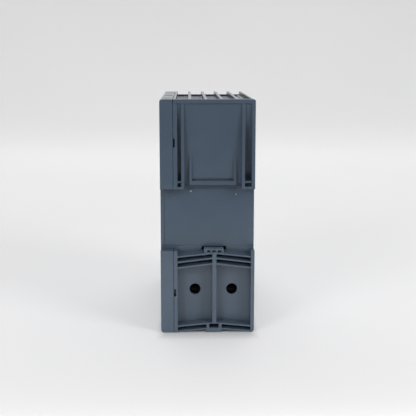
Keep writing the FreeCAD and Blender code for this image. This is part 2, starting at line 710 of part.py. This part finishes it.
save("output_board", [front_board((88.0, 119.2), OUTPUT_X, OUTPUT_AXIS_Z, 1)])
save("input_board", [front_board((3.5, 22.0), INPUT_X, INPUT_AXIS_Z, -1)])
main_board = box(MAIN_BOARD_X, MAIN_BOARD_Y, MAIN_BOARD_Z)
main_board = less(main_board, [rod_x(1.7, (-23, -19), y, z) for y, z in BOARD_SCREWS])
save("main_board", [main_board])
sheet = box((-22.4, -22.1), MAIN_BOARD_Y, MAIN_BOARD_Z)
sheet = less(sheet, [rod_x(3.3, (-23, -21), y, z) for y, z in BOARD_SCREWS])
save("insulation_sheet", [sheet])
save(
    "board_headers",
    [
        box((-20.0, -17.4), (-38.0, -35.4), (95.0, 112.0)),
        box((-20.0, -17.4), (-38.0, -35.4), (6.0, 20.0)),
    ],
)

lens = rod_y(1.5, LED_AT[0], (FRONT + 0.02, -45.0), LED_AT[1])
collar = rod_y(2.4, LED_AT[0], (-57.95, -57.0), LED_AT[1])
save("light_pipe", [join([lens, collar])])
led = rod_y(1.5, LED_AT[0], (-43.6, BOARD_FRONT[0]), LED_AT[1])
dome = Part.makeSphere(1.5, FreeCAD.Vector(LED_AT[0], -43.1, LED_AT[1]))
flange = rod_y(1.9, LED_AT[0], (-40.6, BOARD_FRONT[0]), LED_AT[1])
save("status_led", [join([led, dome, flange])])
x, z = TRIM_AT
body = box((x - 3.5, x + 3.5), (-44.6, BOARD_FRONT[0]), (z - 3.5, z + 3.5))
save("trimmer_body", [less(body, [rod_y(1.25, x, (-45.0, -42.0), z)])])
spindle = join([rod_y(TRIM_R, x, (-59.3, -45.0), z), rod_y(1.2, x, (-45.1, -42.4), z)])
slot = box((x - 2.0, x + 2.0), (-59.5, -58.4), (z - 0.4, z + 0.4))
save("trimmer_spindle", [less(spindle, [slot])])

for name, shapes in inside_parts().items():
    save(name, shapes)
cover_screws, board_screws = fasteners()
save("cover_screws", cover_screws)
save("board_screws", board_screws)
print("nodes", len([f for f in os.listdir("parts") if f.endswith(".step")]))
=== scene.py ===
import json
import math

import bmesh
import bpy
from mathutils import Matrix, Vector


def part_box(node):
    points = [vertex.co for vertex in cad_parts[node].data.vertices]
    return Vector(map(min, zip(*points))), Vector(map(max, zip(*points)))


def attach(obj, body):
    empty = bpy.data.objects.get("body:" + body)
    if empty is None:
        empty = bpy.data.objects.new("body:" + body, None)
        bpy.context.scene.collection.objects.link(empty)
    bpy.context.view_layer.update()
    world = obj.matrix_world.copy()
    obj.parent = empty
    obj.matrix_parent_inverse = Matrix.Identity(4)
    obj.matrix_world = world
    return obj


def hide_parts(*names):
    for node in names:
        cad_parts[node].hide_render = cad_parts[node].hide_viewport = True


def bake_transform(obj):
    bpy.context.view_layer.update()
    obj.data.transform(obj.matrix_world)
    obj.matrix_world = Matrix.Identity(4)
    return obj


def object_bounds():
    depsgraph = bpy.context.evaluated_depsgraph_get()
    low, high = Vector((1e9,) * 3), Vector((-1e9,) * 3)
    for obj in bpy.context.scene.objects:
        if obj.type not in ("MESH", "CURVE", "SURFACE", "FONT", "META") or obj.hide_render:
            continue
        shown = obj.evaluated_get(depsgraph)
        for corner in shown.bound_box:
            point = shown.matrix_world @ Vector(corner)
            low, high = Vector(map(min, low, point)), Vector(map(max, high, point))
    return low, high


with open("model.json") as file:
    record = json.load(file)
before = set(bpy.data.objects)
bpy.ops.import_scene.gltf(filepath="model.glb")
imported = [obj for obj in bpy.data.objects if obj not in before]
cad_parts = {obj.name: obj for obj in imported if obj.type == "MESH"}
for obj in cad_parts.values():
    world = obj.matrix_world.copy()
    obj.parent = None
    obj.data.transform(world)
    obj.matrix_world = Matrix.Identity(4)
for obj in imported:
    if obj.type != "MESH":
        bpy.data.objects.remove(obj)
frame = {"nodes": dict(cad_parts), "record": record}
CAD_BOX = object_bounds()
NODES = frame["nodes"]
MM = 0.001
scene = bpy.context.scene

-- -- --

## Work instructions
Pick out all lines containing the string "data".

## Finished task
    points = [vertex.co for vertex in cad_parts[node].data.vertices]
    empty = bpy.data.objects.get("body:" + body)
        empty = bpy.data.objects.new("body:" + body, None)
    obj.data.transform(obj.matrix_world)
before = set(bpy.data.objects)
imported = [obj for obj in bpy.data.objects if obj not in before]
    obj.data.transform(world)
        bpy.data.objects.remove(obj)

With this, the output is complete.